▶ EXERCISE: Locate every line below that contains the word "from" and copy it.

▶ THE INPUT:
-*-*-

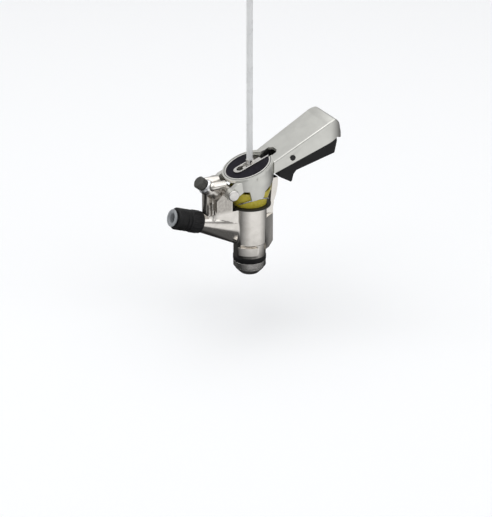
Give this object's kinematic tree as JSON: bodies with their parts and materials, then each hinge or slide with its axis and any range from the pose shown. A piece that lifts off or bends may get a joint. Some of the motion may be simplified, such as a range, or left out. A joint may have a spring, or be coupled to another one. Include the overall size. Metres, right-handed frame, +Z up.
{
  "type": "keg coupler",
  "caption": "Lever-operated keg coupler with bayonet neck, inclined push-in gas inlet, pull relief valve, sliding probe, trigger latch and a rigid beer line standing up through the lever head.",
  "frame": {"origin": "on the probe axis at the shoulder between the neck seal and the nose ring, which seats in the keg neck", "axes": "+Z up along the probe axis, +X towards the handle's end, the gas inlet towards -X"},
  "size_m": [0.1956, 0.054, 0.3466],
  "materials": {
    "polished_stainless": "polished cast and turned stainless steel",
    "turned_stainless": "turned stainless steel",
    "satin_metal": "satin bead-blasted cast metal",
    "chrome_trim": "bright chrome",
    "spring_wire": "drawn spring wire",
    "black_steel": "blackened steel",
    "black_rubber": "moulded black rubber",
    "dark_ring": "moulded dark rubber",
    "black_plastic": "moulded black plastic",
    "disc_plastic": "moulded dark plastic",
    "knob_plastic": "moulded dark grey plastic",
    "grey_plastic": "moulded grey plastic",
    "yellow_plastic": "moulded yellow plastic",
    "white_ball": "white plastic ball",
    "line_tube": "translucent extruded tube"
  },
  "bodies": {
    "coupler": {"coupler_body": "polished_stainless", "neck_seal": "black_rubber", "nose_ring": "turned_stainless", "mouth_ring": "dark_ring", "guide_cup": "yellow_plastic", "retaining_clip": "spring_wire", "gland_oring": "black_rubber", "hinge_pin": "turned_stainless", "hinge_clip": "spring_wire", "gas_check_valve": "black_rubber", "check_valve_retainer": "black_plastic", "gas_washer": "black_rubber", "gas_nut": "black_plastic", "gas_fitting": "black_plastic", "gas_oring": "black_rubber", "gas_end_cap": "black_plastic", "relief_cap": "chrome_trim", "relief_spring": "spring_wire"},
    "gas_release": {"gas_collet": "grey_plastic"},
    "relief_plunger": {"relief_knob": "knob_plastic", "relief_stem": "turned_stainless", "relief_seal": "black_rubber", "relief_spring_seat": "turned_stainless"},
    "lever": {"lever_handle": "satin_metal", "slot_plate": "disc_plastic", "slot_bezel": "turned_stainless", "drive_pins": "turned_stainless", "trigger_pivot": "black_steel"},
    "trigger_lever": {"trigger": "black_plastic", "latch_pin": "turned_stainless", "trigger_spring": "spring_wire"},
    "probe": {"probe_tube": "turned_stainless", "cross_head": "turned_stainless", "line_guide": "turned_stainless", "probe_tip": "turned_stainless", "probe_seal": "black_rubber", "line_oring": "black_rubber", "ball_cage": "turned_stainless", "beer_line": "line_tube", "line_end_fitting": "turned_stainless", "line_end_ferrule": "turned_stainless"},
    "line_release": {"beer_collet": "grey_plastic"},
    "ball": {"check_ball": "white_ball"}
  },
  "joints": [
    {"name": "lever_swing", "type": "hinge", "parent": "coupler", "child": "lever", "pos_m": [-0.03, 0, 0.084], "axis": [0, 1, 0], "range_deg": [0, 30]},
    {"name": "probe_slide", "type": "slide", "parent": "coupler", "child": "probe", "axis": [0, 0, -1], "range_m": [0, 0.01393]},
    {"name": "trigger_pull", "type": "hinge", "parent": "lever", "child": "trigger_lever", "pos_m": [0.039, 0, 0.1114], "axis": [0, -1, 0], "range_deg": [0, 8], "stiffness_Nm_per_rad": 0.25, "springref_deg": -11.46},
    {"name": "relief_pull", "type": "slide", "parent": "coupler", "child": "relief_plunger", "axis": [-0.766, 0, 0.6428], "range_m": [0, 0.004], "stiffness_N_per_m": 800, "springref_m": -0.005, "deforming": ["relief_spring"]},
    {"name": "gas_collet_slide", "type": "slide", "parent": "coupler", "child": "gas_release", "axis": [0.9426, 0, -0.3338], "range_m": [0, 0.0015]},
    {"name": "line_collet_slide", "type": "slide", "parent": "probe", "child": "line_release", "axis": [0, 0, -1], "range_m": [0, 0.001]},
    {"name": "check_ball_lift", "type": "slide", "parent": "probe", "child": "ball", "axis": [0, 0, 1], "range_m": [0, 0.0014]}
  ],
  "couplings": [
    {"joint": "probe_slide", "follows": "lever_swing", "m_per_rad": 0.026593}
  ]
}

-*-*-

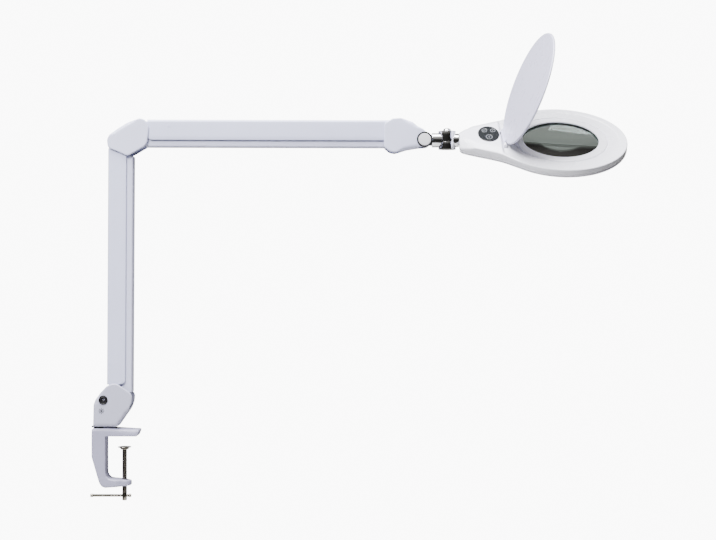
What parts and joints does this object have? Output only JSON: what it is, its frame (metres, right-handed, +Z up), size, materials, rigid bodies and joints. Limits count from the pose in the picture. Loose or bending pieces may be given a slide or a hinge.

-*-*-

▶ OUTPUT OF THE EXERCISE:
Give this object's kinematic tree as JSON: bodies with their parts and materials, then each hinge or slide with its axis and any range from the pose shown. A piece that lifts off or bends may get a joint. Some of the motion may be simplified, such as a range, or left out. A joint may have a spring, or be coupled to another one. Include the overall size. Metres, right-handed frame, +Z up.
What parts and joints does this object have? Output only JSON: what it is, its frame (metres, right-handed, +Z up), size, materials, rigid bodies and joints. Limits count from the pose in the picture. Loose or bending pieces may be given a slide or a hinge.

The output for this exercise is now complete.